**DATA BLOCK:**
------------------------------------------------

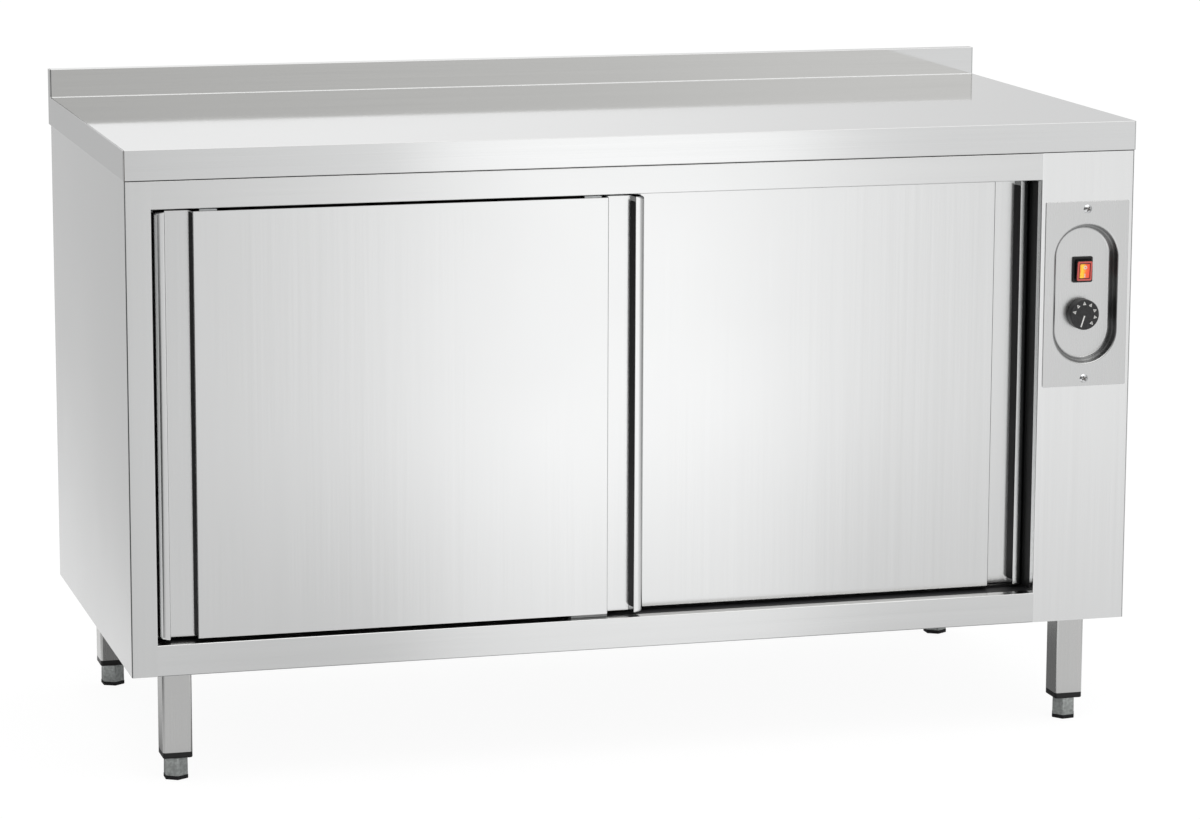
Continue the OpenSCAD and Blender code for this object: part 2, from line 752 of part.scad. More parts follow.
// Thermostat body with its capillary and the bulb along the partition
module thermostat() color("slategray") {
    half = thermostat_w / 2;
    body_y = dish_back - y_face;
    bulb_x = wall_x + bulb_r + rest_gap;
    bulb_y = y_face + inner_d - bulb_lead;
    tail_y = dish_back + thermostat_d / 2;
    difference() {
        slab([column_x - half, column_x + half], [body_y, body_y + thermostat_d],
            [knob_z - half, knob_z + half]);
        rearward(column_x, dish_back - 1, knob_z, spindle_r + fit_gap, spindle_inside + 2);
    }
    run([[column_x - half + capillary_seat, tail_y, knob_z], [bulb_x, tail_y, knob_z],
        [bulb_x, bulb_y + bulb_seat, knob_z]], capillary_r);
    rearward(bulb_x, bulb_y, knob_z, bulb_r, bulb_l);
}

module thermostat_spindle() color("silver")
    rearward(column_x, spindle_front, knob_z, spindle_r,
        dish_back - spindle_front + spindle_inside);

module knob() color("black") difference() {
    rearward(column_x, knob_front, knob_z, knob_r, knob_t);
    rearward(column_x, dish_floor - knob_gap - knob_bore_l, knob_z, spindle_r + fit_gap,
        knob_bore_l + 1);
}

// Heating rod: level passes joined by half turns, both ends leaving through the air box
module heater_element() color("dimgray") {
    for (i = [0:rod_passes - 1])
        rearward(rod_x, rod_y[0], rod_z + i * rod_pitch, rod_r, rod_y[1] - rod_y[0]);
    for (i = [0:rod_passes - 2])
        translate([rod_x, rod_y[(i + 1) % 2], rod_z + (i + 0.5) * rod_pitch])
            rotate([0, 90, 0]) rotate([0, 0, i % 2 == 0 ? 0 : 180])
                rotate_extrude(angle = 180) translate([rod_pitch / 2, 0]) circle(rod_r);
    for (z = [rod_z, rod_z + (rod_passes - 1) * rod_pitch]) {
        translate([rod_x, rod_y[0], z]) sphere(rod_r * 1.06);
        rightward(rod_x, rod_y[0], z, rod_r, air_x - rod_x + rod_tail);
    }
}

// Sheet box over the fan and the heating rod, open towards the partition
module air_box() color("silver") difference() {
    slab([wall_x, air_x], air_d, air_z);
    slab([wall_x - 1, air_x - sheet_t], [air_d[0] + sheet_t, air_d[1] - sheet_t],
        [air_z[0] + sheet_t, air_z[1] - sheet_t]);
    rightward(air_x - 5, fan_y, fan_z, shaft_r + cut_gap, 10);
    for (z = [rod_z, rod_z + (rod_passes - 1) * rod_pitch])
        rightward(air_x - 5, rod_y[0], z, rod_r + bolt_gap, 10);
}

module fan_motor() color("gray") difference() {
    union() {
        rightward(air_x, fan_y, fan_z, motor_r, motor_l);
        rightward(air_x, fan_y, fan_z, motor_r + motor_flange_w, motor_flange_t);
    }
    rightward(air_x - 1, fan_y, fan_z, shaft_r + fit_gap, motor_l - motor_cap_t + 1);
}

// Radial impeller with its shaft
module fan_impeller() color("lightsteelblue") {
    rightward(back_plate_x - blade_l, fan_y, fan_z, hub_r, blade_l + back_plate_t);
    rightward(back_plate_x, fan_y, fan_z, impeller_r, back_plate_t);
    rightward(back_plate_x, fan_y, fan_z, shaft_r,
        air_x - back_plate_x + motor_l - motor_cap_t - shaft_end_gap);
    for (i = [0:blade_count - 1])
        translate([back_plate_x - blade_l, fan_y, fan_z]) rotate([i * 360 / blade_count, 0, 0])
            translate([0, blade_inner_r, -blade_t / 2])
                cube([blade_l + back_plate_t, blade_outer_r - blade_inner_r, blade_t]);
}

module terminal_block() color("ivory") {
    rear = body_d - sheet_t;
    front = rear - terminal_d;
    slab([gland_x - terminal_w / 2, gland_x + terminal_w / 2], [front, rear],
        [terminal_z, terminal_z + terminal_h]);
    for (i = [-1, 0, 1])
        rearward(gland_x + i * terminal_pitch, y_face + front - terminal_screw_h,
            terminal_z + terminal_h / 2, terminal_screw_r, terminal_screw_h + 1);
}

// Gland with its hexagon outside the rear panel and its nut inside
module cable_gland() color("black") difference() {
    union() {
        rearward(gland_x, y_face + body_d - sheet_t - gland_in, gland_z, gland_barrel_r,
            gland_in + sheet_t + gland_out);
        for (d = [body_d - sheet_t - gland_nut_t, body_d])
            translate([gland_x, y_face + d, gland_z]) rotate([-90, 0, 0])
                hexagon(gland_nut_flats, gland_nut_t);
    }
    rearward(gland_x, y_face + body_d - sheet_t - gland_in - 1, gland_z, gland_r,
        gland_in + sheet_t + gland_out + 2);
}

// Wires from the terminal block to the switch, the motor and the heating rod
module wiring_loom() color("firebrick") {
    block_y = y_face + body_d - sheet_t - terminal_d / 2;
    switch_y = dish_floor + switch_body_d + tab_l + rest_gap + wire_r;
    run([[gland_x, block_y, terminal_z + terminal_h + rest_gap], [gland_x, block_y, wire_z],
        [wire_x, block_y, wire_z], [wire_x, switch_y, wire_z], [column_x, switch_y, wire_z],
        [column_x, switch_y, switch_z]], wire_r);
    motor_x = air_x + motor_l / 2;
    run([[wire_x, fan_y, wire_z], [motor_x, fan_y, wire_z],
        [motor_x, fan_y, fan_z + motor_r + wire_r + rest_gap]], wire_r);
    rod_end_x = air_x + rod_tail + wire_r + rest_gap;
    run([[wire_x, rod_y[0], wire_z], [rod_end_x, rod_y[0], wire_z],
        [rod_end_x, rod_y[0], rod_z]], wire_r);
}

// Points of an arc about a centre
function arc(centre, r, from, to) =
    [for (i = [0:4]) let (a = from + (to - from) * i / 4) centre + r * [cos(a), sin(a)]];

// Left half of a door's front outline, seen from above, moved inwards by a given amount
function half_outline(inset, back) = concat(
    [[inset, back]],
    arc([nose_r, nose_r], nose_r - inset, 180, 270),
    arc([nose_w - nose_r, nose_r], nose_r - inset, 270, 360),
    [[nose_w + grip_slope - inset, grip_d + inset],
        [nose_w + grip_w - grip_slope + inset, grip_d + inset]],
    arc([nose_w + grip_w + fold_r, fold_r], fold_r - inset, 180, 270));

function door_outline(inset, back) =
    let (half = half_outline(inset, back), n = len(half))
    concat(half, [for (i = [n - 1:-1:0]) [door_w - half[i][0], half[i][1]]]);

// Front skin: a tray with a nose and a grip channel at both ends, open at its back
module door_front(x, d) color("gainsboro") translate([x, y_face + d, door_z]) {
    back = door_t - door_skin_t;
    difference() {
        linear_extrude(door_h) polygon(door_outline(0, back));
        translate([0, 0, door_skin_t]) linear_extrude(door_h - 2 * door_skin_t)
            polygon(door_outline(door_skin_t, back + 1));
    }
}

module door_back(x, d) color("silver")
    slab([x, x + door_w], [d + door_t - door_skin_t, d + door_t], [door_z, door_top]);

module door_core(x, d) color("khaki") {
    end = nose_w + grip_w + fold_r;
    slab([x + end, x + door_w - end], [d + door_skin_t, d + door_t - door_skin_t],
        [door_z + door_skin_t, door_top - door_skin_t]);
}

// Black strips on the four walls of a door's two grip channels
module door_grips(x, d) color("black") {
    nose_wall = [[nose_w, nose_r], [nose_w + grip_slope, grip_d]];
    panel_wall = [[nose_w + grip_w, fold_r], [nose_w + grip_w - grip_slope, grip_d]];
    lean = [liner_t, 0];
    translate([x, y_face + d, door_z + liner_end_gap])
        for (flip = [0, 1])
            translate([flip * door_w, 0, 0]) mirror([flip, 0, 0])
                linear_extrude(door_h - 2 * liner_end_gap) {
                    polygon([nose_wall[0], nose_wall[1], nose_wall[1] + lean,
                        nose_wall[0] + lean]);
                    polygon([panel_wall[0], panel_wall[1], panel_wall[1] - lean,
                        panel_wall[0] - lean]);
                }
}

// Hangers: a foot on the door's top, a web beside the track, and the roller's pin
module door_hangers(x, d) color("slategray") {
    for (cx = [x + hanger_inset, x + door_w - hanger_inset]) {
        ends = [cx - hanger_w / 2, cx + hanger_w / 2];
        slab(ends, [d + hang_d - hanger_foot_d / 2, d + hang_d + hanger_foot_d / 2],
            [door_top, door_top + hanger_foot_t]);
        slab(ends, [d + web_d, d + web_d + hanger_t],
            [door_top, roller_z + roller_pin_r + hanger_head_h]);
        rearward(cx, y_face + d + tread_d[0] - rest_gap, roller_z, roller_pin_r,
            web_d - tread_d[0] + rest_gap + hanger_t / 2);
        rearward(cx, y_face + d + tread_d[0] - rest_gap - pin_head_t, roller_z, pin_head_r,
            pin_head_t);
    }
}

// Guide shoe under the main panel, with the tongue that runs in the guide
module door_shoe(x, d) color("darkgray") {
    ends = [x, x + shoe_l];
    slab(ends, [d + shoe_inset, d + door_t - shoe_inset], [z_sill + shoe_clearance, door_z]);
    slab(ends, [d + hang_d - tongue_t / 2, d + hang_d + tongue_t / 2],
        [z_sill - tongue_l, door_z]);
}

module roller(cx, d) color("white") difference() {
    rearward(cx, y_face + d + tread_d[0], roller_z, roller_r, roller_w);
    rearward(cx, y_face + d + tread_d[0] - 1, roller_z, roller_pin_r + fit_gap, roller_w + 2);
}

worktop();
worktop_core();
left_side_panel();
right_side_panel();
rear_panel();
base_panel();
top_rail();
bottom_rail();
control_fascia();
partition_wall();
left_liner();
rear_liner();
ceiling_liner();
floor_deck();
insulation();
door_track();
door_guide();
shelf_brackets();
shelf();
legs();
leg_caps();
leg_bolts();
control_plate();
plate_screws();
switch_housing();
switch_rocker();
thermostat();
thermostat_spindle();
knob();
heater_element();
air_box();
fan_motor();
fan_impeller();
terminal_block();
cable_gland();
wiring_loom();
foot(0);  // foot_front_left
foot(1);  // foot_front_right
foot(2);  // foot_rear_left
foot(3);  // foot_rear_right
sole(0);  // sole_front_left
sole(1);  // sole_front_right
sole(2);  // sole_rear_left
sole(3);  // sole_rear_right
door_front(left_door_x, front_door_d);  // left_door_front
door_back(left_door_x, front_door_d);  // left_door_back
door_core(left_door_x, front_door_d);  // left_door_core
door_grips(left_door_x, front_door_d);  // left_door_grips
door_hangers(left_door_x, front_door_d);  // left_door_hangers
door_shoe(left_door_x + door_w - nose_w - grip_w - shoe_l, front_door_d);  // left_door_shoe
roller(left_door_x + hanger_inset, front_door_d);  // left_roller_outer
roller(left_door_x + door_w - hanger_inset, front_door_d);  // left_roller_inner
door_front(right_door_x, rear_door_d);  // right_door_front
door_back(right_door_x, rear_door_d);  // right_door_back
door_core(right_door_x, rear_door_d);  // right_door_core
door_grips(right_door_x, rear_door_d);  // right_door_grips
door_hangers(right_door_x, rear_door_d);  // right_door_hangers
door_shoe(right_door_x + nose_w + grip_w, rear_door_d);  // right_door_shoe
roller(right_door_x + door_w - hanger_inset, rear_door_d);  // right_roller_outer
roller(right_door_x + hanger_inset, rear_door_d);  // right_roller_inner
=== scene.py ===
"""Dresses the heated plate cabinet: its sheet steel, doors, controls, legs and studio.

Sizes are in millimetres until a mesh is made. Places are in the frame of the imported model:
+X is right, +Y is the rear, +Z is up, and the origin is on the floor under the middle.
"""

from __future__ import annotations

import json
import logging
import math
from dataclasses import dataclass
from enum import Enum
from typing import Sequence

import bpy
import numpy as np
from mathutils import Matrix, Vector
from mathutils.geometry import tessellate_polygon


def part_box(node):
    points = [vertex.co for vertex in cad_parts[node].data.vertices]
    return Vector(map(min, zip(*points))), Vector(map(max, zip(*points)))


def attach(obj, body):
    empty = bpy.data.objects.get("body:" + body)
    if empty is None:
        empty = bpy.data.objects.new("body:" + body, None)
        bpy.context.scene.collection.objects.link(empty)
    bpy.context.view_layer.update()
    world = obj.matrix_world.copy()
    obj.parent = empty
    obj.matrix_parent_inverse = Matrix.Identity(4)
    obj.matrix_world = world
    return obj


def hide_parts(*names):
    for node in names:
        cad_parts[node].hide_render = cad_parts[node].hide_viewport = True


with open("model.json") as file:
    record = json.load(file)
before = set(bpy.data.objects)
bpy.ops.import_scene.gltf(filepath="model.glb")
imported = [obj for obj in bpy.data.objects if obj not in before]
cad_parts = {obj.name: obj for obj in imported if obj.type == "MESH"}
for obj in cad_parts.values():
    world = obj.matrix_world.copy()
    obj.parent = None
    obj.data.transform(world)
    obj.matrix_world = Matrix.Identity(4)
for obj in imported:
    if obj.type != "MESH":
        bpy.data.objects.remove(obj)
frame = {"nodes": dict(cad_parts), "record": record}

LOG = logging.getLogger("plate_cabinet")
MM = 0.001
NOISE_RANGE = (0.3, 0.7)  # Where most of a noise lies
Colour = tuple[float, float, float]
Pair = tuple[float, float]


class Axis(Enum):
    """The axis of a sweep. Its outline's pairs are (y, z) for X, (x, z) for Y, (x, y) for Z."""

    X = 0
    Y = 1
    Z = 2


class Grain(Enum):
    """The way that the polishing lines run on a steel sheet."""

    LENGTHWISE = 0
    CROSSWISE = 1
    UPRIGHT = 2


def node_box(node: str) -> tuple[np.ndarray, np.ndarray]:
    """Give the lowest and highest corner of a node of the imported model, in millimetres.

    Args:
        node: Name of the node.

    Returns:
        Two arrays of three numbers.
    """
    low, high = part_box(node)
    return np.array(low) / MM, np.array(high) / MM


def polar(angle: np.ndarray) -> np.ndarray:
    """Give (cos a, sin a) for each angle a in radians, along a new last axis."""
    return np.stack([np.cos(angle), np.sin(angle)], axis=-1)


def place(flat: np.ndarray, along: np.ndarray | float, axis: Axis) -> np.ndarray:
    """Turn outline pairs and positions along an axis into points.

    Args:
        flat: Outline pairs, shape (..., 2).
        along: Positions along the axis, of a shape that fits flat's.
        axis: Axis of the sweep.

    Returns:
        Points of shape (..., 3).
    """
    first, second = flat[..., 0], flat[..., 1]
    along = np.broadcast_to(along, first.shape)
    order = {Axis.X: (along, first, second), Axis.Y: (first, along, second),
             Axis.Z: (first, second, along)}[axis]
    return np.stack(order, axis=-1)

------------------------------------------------

**WHAT THE EXERCISE ASKS:** Look back at the data above. Transcribe exactly the lines starting at the line that contains "roller(left_door_x + hanger_inset, front_door_d);" and ending at the line that contains "from typing import Sequence".

**COMPLETED EXERCISE:**
roller(left_door_x + hanger_inset, front_door_d);  // left_roller_outer
roller(left_door_x + door_w - hanger_inset, front_door_d);  // left_roller_inner
door_front(right_door_x, rear_door_d);  // right_door_front
door_back(right_door_x, rear_door_d);  // right_door_back
door_core(right_door_x, rear_door_d);  // right_door_core
door_grips(right_door_x, rear_door_d);  // right_door_grips
door_hangers(right_door_x, rear_door_d);  // right_door_hangers
door_shoe(right_door_x + nose_w + grip_w, rear_door_d);  // right_door_shoe
roller(right_door_x + door_w - hanger_inset, rear_door_d);  // right_roller_outer
roller(right_door_x + hanger_inset, rear_door_d);  // right_roller_inner
=== scene.py ===
"""Dresses the heated plate cabinet: its sheet steel, doors, controls, legs and studio.

Sizes are in millimetres until a mesh is made. Places are in the frame of the imported model:
+X is right, +Y is the rear, +Z is up, and the origin is on the floor under the middle.
"""

from __future__ import annotations

import json
import logging
import math
from dataclasses import dataclass
from enum import Enum
from typing import Sequence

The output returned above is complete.